Here’s WSJ from January 2013:

 _Apple Inc. has cut its orders for components for the iPhone 5 due to weaker-
than-expected demand, people familiar with the situation said Monday. Apple’s
orders for iPhone 5 screens for the January-March quarter, for example, have
dropped to roughly half of what the company had previously planned to order,
two of the people said._

[http://www.wsj.com/article_email/SB1000142412788732359620457...](http://www.wsj.com/article_email/SB10001424127887323596204578240440691304344-lMyQjAxMTAzMDEwMzExNDMyWj.html)

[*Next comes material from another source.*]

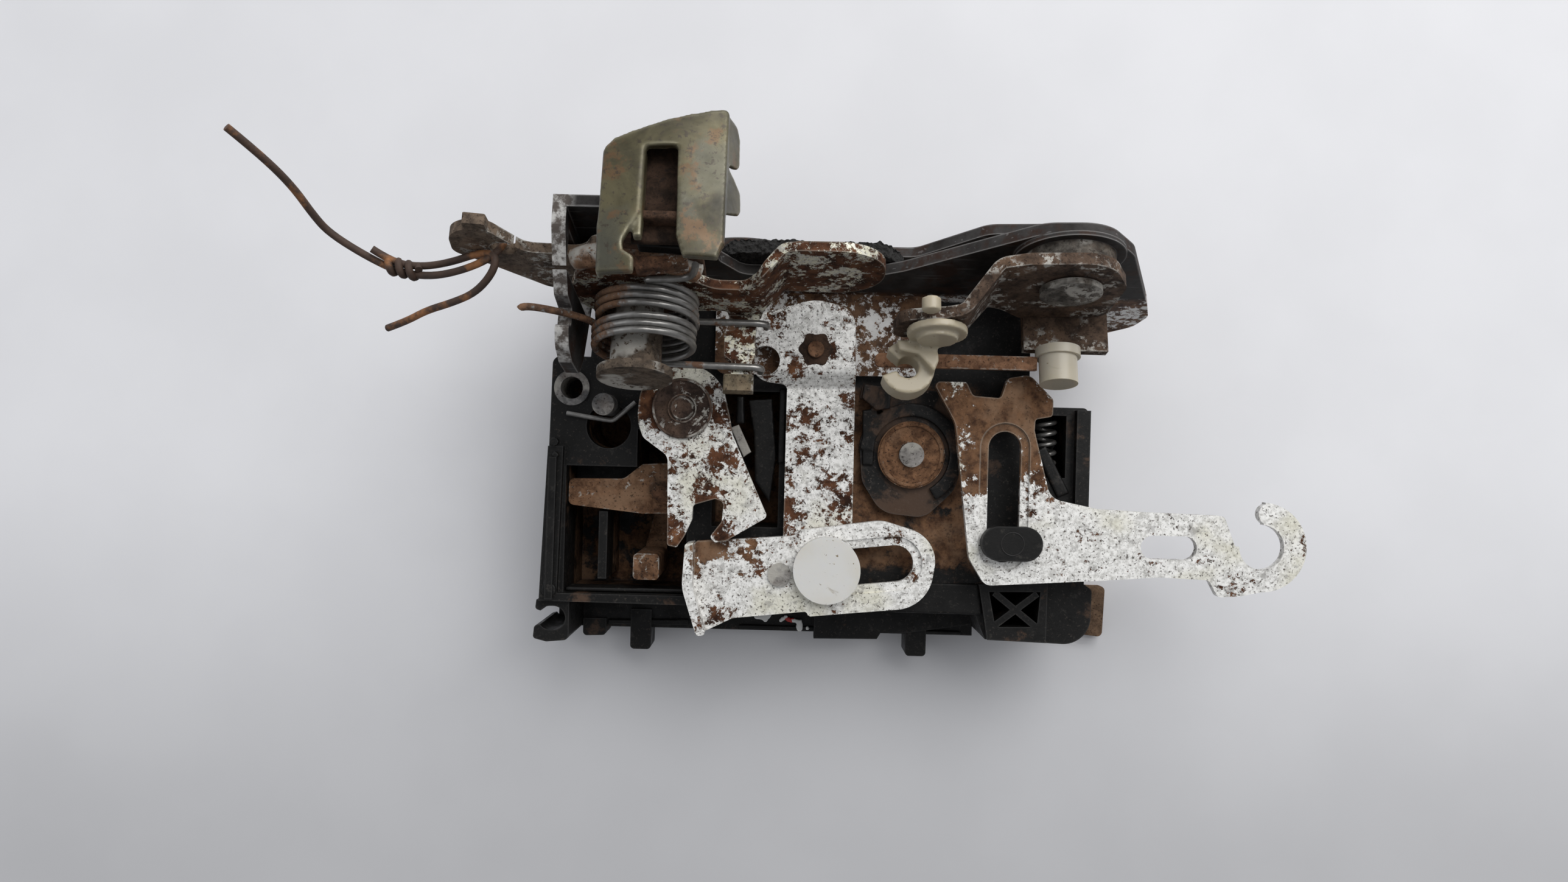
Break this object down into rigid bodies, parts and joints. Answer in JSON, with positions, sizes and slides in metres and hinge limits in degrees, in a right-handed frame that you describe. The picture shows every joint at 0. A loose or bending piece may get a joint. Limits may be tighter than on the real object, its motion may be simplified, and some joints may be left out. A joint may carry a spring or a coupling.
{
  "type": "car door latch",
  "caption": "Car side-door latch lying on its back: black plastic housing, leaning steel lock plates, rusty levers, springs, nylon clips and a hooked slide.",
  "frame": {"origin": "on the underside of the rear cover, below the middle of the lever deck", "axes": "+Z from the rear cover through the lever deck, +Y towards the lock plates, +X towards the pull hook"},
  "size_m": [0.178, 0.0912, 0.0752],
  "materials": {
    "black_plastic": "moulded, dusty",
    "brown_plastic": "dusty",
    "zinc_rust": "flaking zinc plating over rust",
    "rusty_steel": "rusted",
    "dark_steel": "greasy dark grey",
    "spring_steel": "drawn wire, satin",
    "olive_chromate": "yellow zinc chromate, worn",
    "nylon": "semi-gloss, slightly yellowed",
    "foam": "crumbly open-cell foam",
    "rusty_wire": "rusty iron wire"
  },
  "bodies": {
    "case": {"rear_cover": "brown_plastic", "housing": "black_plastic", "threaded_bush": "rusty_steel", "seal_strip": "black_plastic", "retaining_clip": "black_plastic", "chassis": "rusty_steel", "face_plate": "dark_steel", "plate_spacers": "rusty_steel", "striker_gasket": "foam", "lever_axle": "zinc_rust", "return_spring": "spring_steel", "holding_spring": "spring_steel", "cam_rivet": "rusty_steel", "guide_button": "nylon", "rocker_rivet": "rusty_steel", "rocker_washer": "rusty_steel", "oval_guide": "black_plastic", "inner_rivet": "rusty_steel", "spring_post": "rusty_steel", "leg_spring": "spring_steel", "block_spring": "spring_steel", "key_rivet": "zinc_rust", "claw_pin": "dark_steel", "pawl_pin": "dark_steel"},
    "cam": {"cam_lever": "zinc_rust"},
    "lock_lever": {"slotted_lever": "zinc_rust", "lever_stud": "zinc_rust"},
    "strap": {"strap_lever": "zinc_rust", "strap_pin": "zinc_rust"},
    "rocker": {"rocker": "black_plastic"},
    "lock_slide": {"lock_slide": "zinc_rust"},
    "inner_lever": {"inner_lever": "rusty_steel"},
    "release": {"release_lever": "zinc_rust", "release_bracket": "olive_chromate", "tie_wire": "rusty_wire", "tie_loop": "rusty_wire"},
    "transfer": {"transfer_lever": "zinc_rust", "finger_block": "zinc_rust"},
    "key_lever": {"key_lever": "zinc_rust", "link_bush": "nylon", "link_bar": "rusty_steel"},
    "rod_clip": {"rod_clip": "nylon"},
    "claw": {"claw": "dark_steel"},
    "pawl": {"pawl": "dark_steel"}
  },
  "joints": [
    {"name": "cam_pivot", "type": "hinge", "parent": "case", "child": "cam", "pos_m": [-0.0182, 0.0053, 0.034], "axis": [0, 0, 1], "range_deg": [-19, 0]},
    {"name": "lock_lever_slide", "type": "slide", "parent": "case", "child": "lock_lever", "axis": [-0.9936, -0.1132, 0], "range_m": [0, 0.008]},
    {"name": "strap_slide", "type": "slide", "parent": "case", "child": "strap", "axis": [0, -1, 0], "range_m": [0, 0.0032]},
    {"name": "rocker_pivot", "type": "hinge", "parent": "case", "child": "rocker", "pos_m": [0.0232, -0.0019, 0.027], "axis": [0, 0, 1], "range_deg": [-4, 6]},
    {"name": "lock_slide_travel", "type": "slide", "parent": "case", "child": "lock_slide", "axis": [0, -1, 0], "range_m": [0, 0.01]},
    {"name": "inner_lever_pivot", "type": "hinge", "parent": "case", "child": "inner_lever", "pos_m": [-0.0215, -0.009, 0.023], "axis": [0, 0, 1], "range_deg": [-4, 0]},
    {"name": "release_pivot", "type": "hinge", "parent": "case", "child": "release", "pos_m": [-0.0246, 0.02792, 0.04691], "axis": [0, -0.9659, 0.2588], "range_deg": [-10, 0], "stiffness_Nm_per_rad": 0.5},
    {"name": "transfer_pivot", "type": "hinge", "parent": "case", "child": "transfer", "pos_m": [-0.0246, 0.02503, 0.04768], "axis": [0, -0.9659, 0.2588], "range_deg": [-10, 0], "stiffness_Nm_per_rad": 0.5},
    {"name": "key_lever_pivot", "type": "hinge", "parent": "case", "child": "key_lever", "pos_m": [0.0466, 0.02748, 0.0491], "axis": [0, -0.9659, 0.2588], "range_deg": [-10, 0]},
    {"name": "rod_clip_pivot", "type": "hinge", "parent": "key_lever", "child": "rod_clip", "pos_m": [0.0247, 0.0184, 0.04998], "axis": [0, -0.9659, 0.2588], "range_deg": [-15, 15]},
    {"name": "claw_pivot", "type": "hinge", "parent": "case", "child": "claw", "pos_m": [-0.0085, 0.03117, 0.01653], "axis": [0, -0.9659, 0.2588], "range_deg": [-35, 0], "stiffness_Nm_per_rad": 0.3},
    {"name": "pawl_pivot", "type": "hinge", "parent": "case", "child": "pawl", "pos_m": [0.017, 0.03053, 0.01411], "axis": [0, -0.9659, 0.2588], "range_deg": [-8, 0], "stiffness_Nm_per_rad": 0.3}
  ],
  "couplings": [
    {"joint": "cam_pivot", "follows": "lock_lever_slide", "rad_per_m": -40.797}
  ]
}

So WSJ says 50% drop in orders for the January-March quarter. Yet when you
look at Apple's actual results for that January to March quarter iPhone
experienced a YoY _increase_.

[http://www.apple.com/pr/library/2013/04/23Apple-Reports-
Seco...](http://www.apple.com/pr/library/2013/04/23Apple-Reports-Second-
Quarter-Results.html)

Fool me once WSJ...

Journalists should be very careful when quoting component manufacturers. Apple
often buys all the components a manufacturer can make (and then buys them a
factory to make more, and then buys all the machines in the world that can be
used to make the parts, etc). Apple quite literally can make or break a
component manufacturer (GT Advanced comes to mind...), so manufacturers
willing to talk to the press usually have an angle or axe to grind.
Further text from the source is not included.